**REQUEST**
Only the lines from the start of the entries through the line with "return material" are wanted; please output them exactly.

----------------

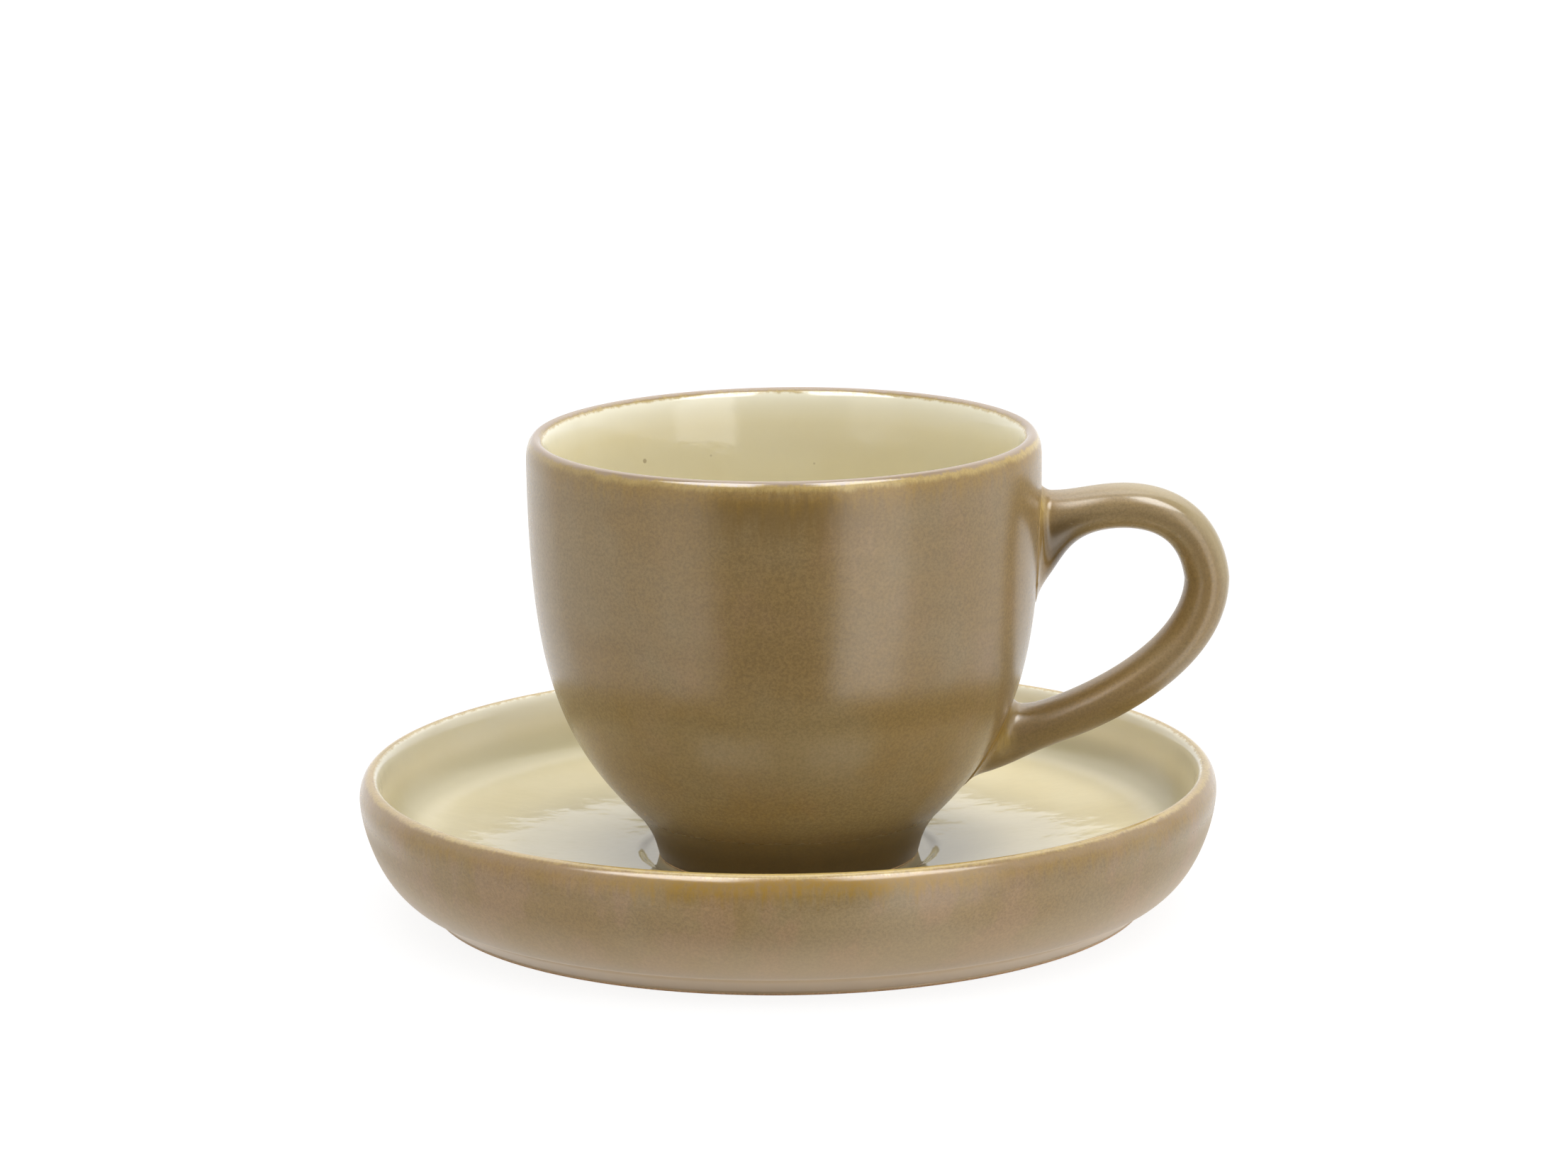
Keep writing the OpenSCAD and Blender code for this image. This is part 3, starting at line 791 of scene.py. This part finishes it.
def cream_glaze(part):
    """The glossy lining of the cup or the saucer."""
    material, t = new_material("cream_glaze_" + part)
    at = t.place()
    edge = t.attribute("edge")
    uneven = t.noise(at, 300.0, 2.0, 0.5)
    # the glaze's waves, as a height in metres
    height = t.mul(t.noise(at, 240.0, 3.0, 0.5), 0.00006)
    colour = t.mix(t.ramp(t.noise(at, 70.0, 3.0, 0.5), 0.35, 0.65), CREAM, CREAM_WARM)
    colour = t.mix(specks(t, at), colour, SPECK)
    # the cup's lining darkens deeper down as painted shade; both linings lighten towards the lip as
    # a painted sheen of reflected light
    if part == "cup":
        colour = t.scale_colour(colour, t.ramp(edge, 2.5, 9.0, 1.0, 0.88))
        colour = t.mix(t.ramp(edge, 0.5, 5.0, 0.85, 0.0), colour, CREAM_PAINTED_SHEEN)
        rough = t.mul_add(uneven, 0.04, 0.06)
    else:
        x, y, z = t.axes(at)
        radius = t.from_axis(x, y)
        colour = saucer_cream(t, x, z, radius, colour)
        colour = t.mix(t.ramp(edge, 0.5, 6.0, 0.9, 0.0), colour, CREAM_PAINTED_SHEEN)
        # duller on the wall, and rising round the well
        dull = t.band(z, 0.0084, 0.0098, 0.0148, 0.0168)
        rough = t.mul_add(dull, 0.21, t.mul_add(uneven, 0.04, 0.03))
        height = t.add(height, t.ramp(radius, 0.0235, 0.040, 0.0, 0.0003))
    # a darker line along the upper edge, where it runs into the brown
    streak = t.noise(at, 900.0, 3.0, 0.6, stretch=(1.0, 1.0, 0.3))
    near = t.ramp(t.add(edge, t.mul_add(streak, -0.9, 0.45)), 0.0, 0.45, 1.0, 0.0)
    colour = t.mix(near, colour, CREAM_EDGE)
    finish_glaze(t, colour, rough, height, 1.0, 1.0)
    return material


brown = {part: brown_glaze(part) for part in ("cup", "saucer", "handle")}
cream = {part: cream_glaze(part) for part in ("cup", "saucer")}
for obj, material in (
    (cup_shell, brown["cup"]),
    (saucer_shell, brown["saucer"]),
    (handle, brown["handle"]),
    (cup_glaze, cream["cup"]),
    (saucer_glaze, cream["saucer"]),
):
    obj.data.materials.append(material)
for node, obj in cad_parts.items():
    obj.data.materials.clear()
    obj.data.materials.append(cream["cup"] if node.endswith("lining") else brown["cup"])

# ---------------------------------------------------------------- floor
FLOOR_HALF = 4.0
FLOOR_DROP = 0.00002

floor_mesh = bpy.data.meshes.new("floor")
corners = [(x * FLOOR_HALF, y * FLOOR_HALF, 0) for x, y in ((-1, -1), (1, -1), (1, 1), (-1, 1))]
floor_mesh.from_pydata(corners, [], [(0, 1, 2, 3)])
floor = bpy.data.objects.new("floor", floor_mesh)
bpy.context.scene.collection.objects.link(floor)
floor.location.z = -FLOOR_DROP
floor.visible_glossy = False

material, t = new_material("floor_white")
plain = t.put("ShaderNodeBsdfDiffuse", {"Color": rgb(0.9, 0.9, 0.9)}).outputs[0]
glow = t.put("ShaderNodeEmission", {"Color": rgb(1.0, 1.0, 1.0), "Strength": 1.1}).outputs[0]
glow_share = t.mul(t.put("ShaderNodeLightPath", {}).outputs["Is Camera Ray"], 0.8)
seen = t.put("ShaderNodeMixShader", {0: glow_share, 1: plain, 2: glow}).outputs[0]
t.put("ShaderNodeOutputMaterial", {"Surface": seen})
floor_mesh.materials.append(material)

# ---------------------------------------------------------------- studio: the world
# What the glaze reflects, as patches in degrees. Azimuth runs from -180 to 180 with 0 at -Y and
# 90 at +X, elevation up from the horizon: (azimuth from, to, softness, elevation from, to,
# softness, brightness)
REFLECTED = (
    (-118, -60, 5, -75, 42, 8, 0.95),
    (-60, -33, 4, -75, 42, 8, 1.35),
    (24, 56, 4, -75, 42, 8, 3.1),
    (56, 118, 5, -75, 42, 8, 1.45),
    (-33, 24, 4, 0, 42, 8, 0.6),
    (-70, -18, 4, 44, 74, 5, 13.0),
    (19, 67, 4, 44, 74, 5, 12.0),
)
DEGREES = 57.29578
DIFFUSE_LEVEL = 0.27
SEEN_LEVEL = 1.0


def soft_window(t, value, lo, hi, soft):
    """1 between lo and hi, with soft edges."""
    return t.band(value, lo - soft, lo + soft, hi - soft, hi + soft)


def reflected_level(t):
    """Brightness of the studio by direction, as glossy rays see it."""
    x, y, z = t.axes(t.place("Generated"))
    azimuth = t.mul(t.math("ARCTAN2", x, t.mul(y, -1.0)), DEGREES)
    elevation = t.mul(t.math("ARCSINE", z), DEGREES)
    behind = t.ramp(t.math("ABSOLUTE", azimuth), 112.0, 128.0)
    level = t.mul_add(behind, 1.1, 0.08)
    for az_lo, az_hi, az_soft, el_lo, el_hi, el_soft, brightness in REFLECTED:
        across = soft_window(t, azimuth, az_lo, az_hi, az_soft)
        upwards = soft_window(t, elevation, el_lo, el_hi, el_soft)
        level = t.add(level, t.mul(t.mul(across, upwards), brightness))
    # the ceiling, the upper part of the backdrop, and the table in place of what lies under it
    level = t.add(level, t.ramp(elevation, 30.0, 54.0, 0.0, 0.85))
    level = t.add(level, t.ramp(elevation, 58.0, 76.0, 0.0, 1.5))
    level = t.add(level, t.mul(behind, t.ramp(elevation, 14.0, 34.0, 0.0, 0.85)))
    table = t.ramp(elevation, -67.0, -45.0, 1.0, 0.0)
    return t.add(t.mul(level, t.math("SUBTRACT", 1.0, table)), t.mul(table, 1.05))


world = bpy.data.worlds.new("studio")
world.use_nodes = True
bpy.context.scene.world = world
world.cycles.sampling_method = "NONE"
t = Tree(world.node_tree)
rays = t.put("ShaderNodeLightPath", {}).outputs
level = t.mix_numbers(rays["Is Glossy Ray"], DIFFUSE_LEVEL, reflected_level(t))
seen = t.larger(rays["Is Camera Ray"], rays["Is Transmission Ray"])
level = t.mix_numbers(seen, level, SEEN_LEVEL)
sky = t.put("ShaderNodeBackground", {"Color": rgb(1.0, 1.0, 1.0), "Strength": level})
t.put("ShaderNodeOutputWorld", {"Surface": sky.outputs[0]})


# ---------------------------------------------------------------- studio: lamps
LAMP_AIM = Vector((0, 0, 0.03))


def softbox(name, azimuth, elevation, distance, width, height, level):
    """A soft lamp that faces the object. level is its brightness, where 1 is white."""
    a, e = math.radians(azimuth), math.radians(elevation)
    away = Vector((math.sin(a) * math.cos(e), -math.cos(a) * math.cos(e), math.sin(e))) * distance
    data = bpy.data.lights.new(name, "AREA")
    data.shape = "RECTANGLE"
    data.size, data.size_y = width, height
    data.energy = level * width * height * math.pi
    lamp = bpy.data.objects.new(name, data)
    bpy.context.scene.collection.objects.link(lamp)
    lamp.location = away + LAMP_AIM
    lamp.rotation_euler = away.to_track_quat("Z", "Y").to_euler()
    lamp.visible_glossy = False
    lamp.visible_camera = False


softbox("softbox_left", -72, 38, 1.3, 0.8, 0.8, 1.15)
softbox("softbox_right", 66, 34, 1.3, 0.8, 0.8, 1.65)
softbox("softbox_top", 0, 86, 1.2, 1.5, 1.5, 1.72)
softbox("softbox_back", 180, 32, 1.5, 2.4, 1.2, 1.1)
softbox("softbox_back_right", 118, 42, 1.3, 1.0, 1.0, 1.35)

# ---------------------------------------------------------------- camera, angles in radians
LOOK_AT = Vector((-0.2, 0.0, 42.55)) * MM
ELEVATION = 0.216744
ROLL = -0.0125954
DISTANCE = 788.46 * MM
SENSOR_WIDTH = 36.0
LENS = 135.56

forward = Vector((0, math.cos(ELEVATION), -math.sin(ELEVATION)))
right = Vector((1, 0, 0))
up = right.cross(forward)
camera_right = math.cos(ROLL) * right + math.sin(ROLL) * up
camera_up = -math.sin(ROLL) * right + math.cos(ROLL) * up
place = Matrix((camera_right, camera_up, -forward)).transposed().to_4x4()
place.translation = LOOK_AT - forward * DISTANCE
camera = bpy.data.objects.new("camera", bpy.data.cameras.new("camera"))
bpy.context.scene.collection.objects.link(camera)
camera.data.sensor_width = SENSOR_WIDTH
camera.data.lens = LENS
camera.data.clip_start = 0.01
camera.data.clip_end = 50.0
camera.matrix_world = place
bpy.context.scene.camera = camera
bpy.context.scene.view_settings.view_transform = "Standard"
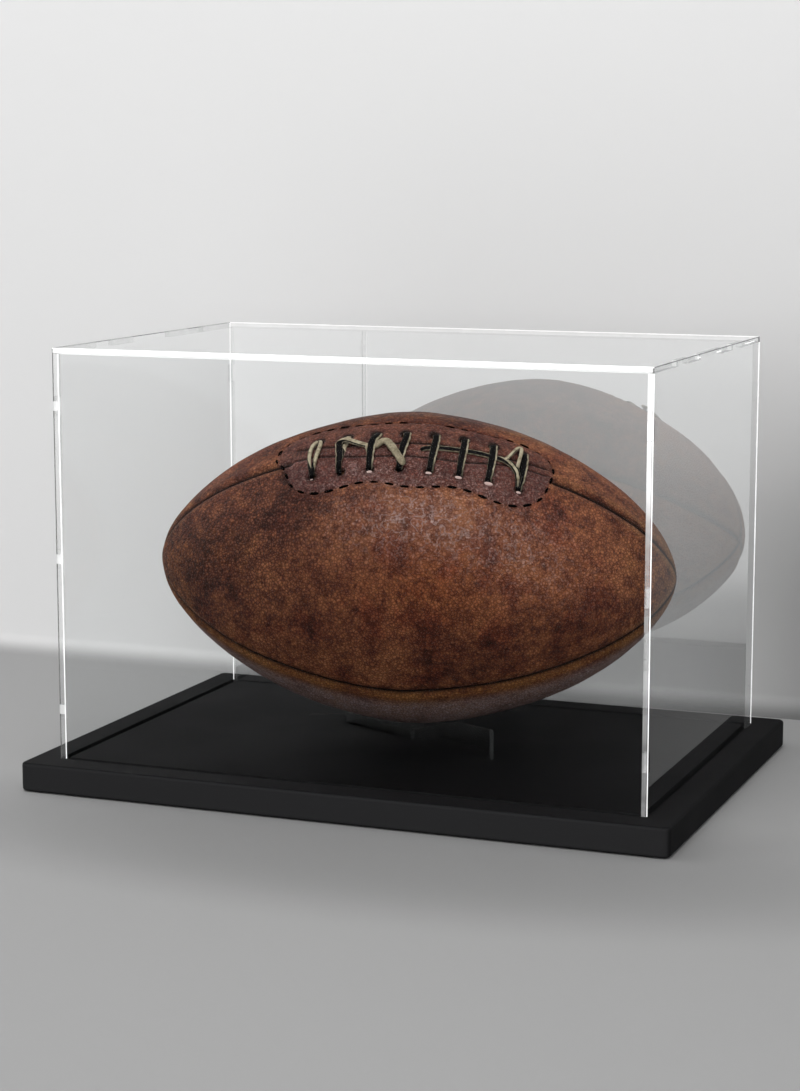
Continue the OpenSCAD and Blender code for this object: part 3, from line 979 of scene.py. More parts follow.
@dataclass(frozen=True)
class Lamp:
    """One soft square lamp: its place, the point that it lights, its side, its power and whether gloss shows it."""

    place: Point
    aim: Point
    size: float
    power: float
    mirrored: bool = True

    def hang(self, name: str) -> None:
        """Hangs the lamp.

        Args:
            name: Name of the lamp.
        """
        data = bpy.data.lights.new(name, "AREA")
        data.shape = "SQUARE"
        data.size = self.size
        data.energy = self.power
        lamp = link(name, data)
        lamp.location = self.place
        lamp.rotation_euler = (Vector(self.aim) - Vector(self.place)).to_track_quat("-Z", "Y").to_euler()
        lamp.visible_glossy = self.mirrored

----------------

**SOLUTION**
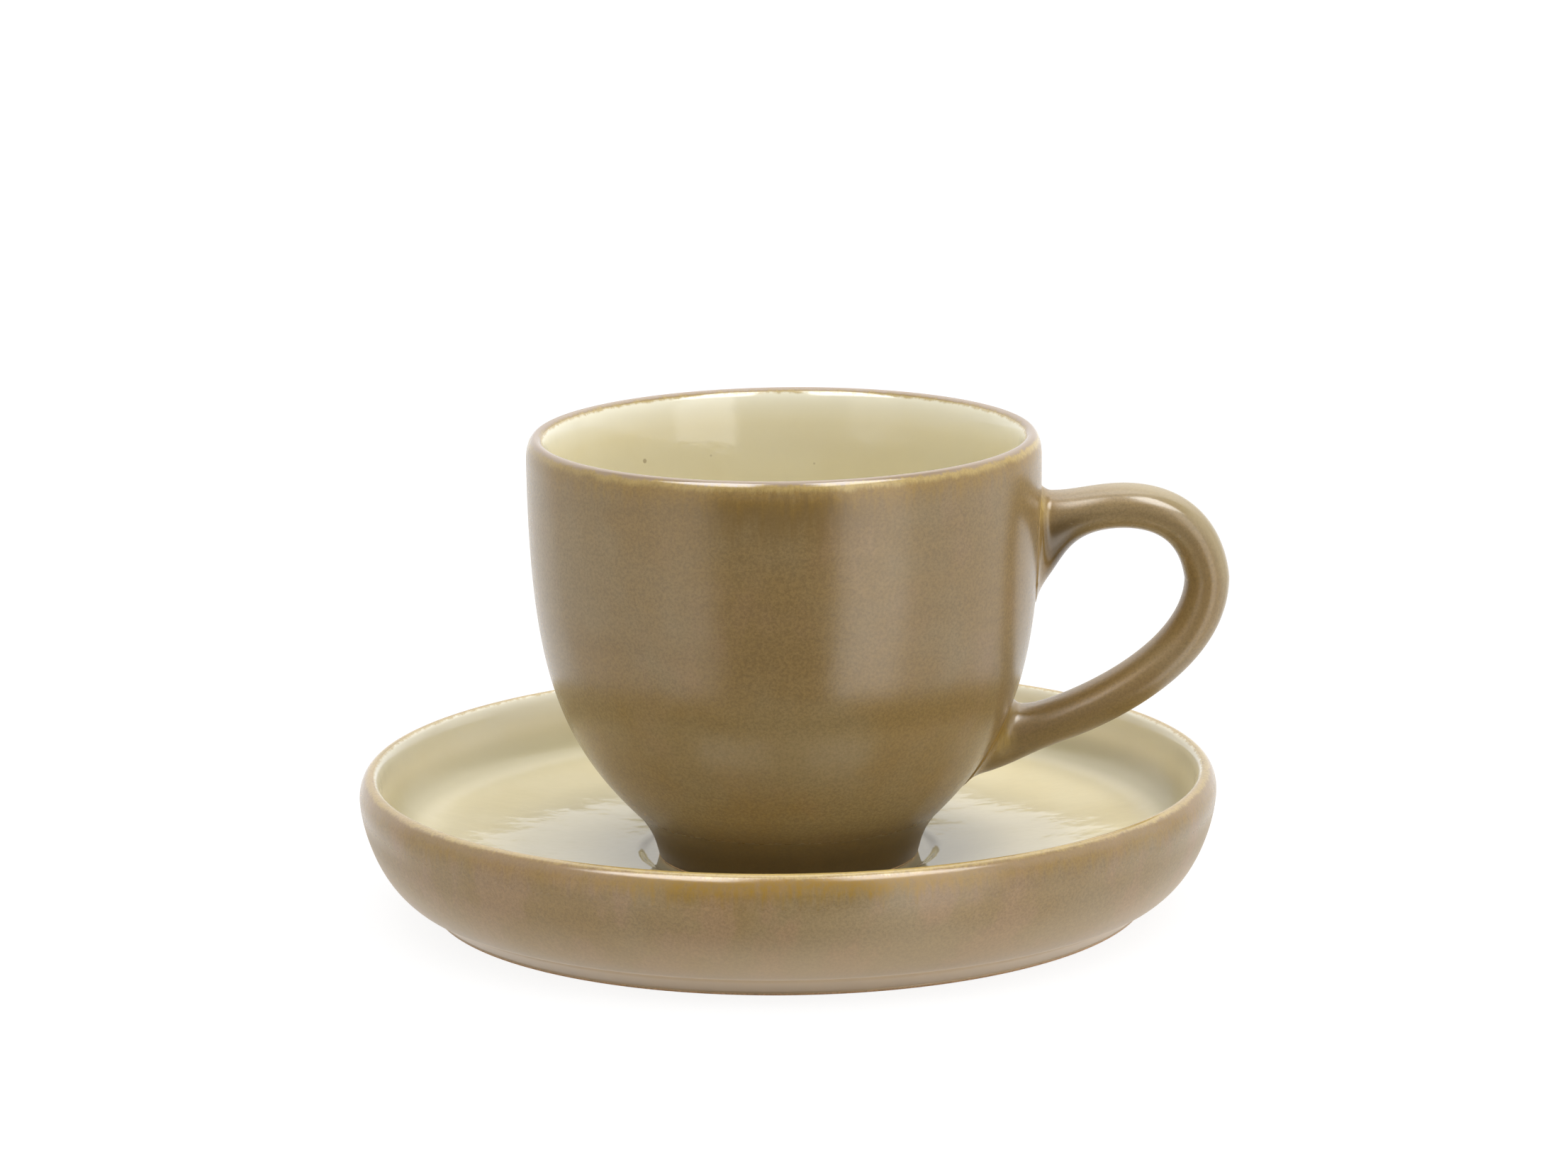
Keep writing the OpenSCAD and Blender code for this image. This is part 3, starting at line 791 of scene.py. This part finishes it.
def cream_glaze(part):
    """The glossy lining of the cup or the saucer."""
    material, t = new_material("cream_glaze_" + part)
    at = t.place()
    edge = t.attribute("edge")
    uneven = t.noise(at, 300.0, 2.0, 0.5)
    # the glaze's waves, as a height in metres
    height = t.mul(t.noise(at, 240.0, 3.0, 0.5), 0.00006)
    colour = t.mix(t.ramp(t.noise(at, 70.0, 3.0, 0.5), 0.35, 0.65), CREAM, CREAM_WARM)
    colour = t.mix(specks(t, at), colour, SPECK)
    # the cup's lining darkens deeper down as painted shade; both linings lighten towards the lip as
    # a painted sheen of reflected light
    if part == "cup":
        colour = t.scale_colour(colour, t.ramp(edge, 2.5, 9.0, 1.0, 0.88))
        colour = t.mix(t.ramp(edge, 0.5, 5.0, 0.85, 0.0), colour, CREAM_PAINTED_SHEEN)
        rough = t.mul_add(uneven, 0.04, 0.06)
    else:
        x, y, z = t.axes(at)
        radius = t.from_axis(x, y)
        colour = saucer_cream(t, x, z, radius, colour)
        colour = t.mix(t.ramp(edge, 0.5, 6.0, 0.9, 0.0), colour, CREAM_PAINTED_SHEEN)
        # duller on the wall, and rising round the well
        dull = t.band(z, 0.0084, 0.0098, 0.0148, 0.0168)
        rough = t.mul_add(dull, 0.21, t.mul_add(uneven, 0.04, 0.03))
        height = t.add(height, t.ramp(radius, 0.0235, 0.040, 0.0, 0.0003))
    # a darker line along the upper edge, where it runs into the brown
    streak = t.noise(at, 900.0, 3.0, 0.6, stretch=(1.0, 1.0, 0.3))
    near = t.ramp(t.add(edge, t.mul_add(streak, -0.9, 0.45)), 0.0, 0.45, 1.0, 0.0)
    colour = t.mix(near, colour, CREAM_EDGE)
    finish_glaze(t, colour, rough, height, 1.0, 1.0)
    return material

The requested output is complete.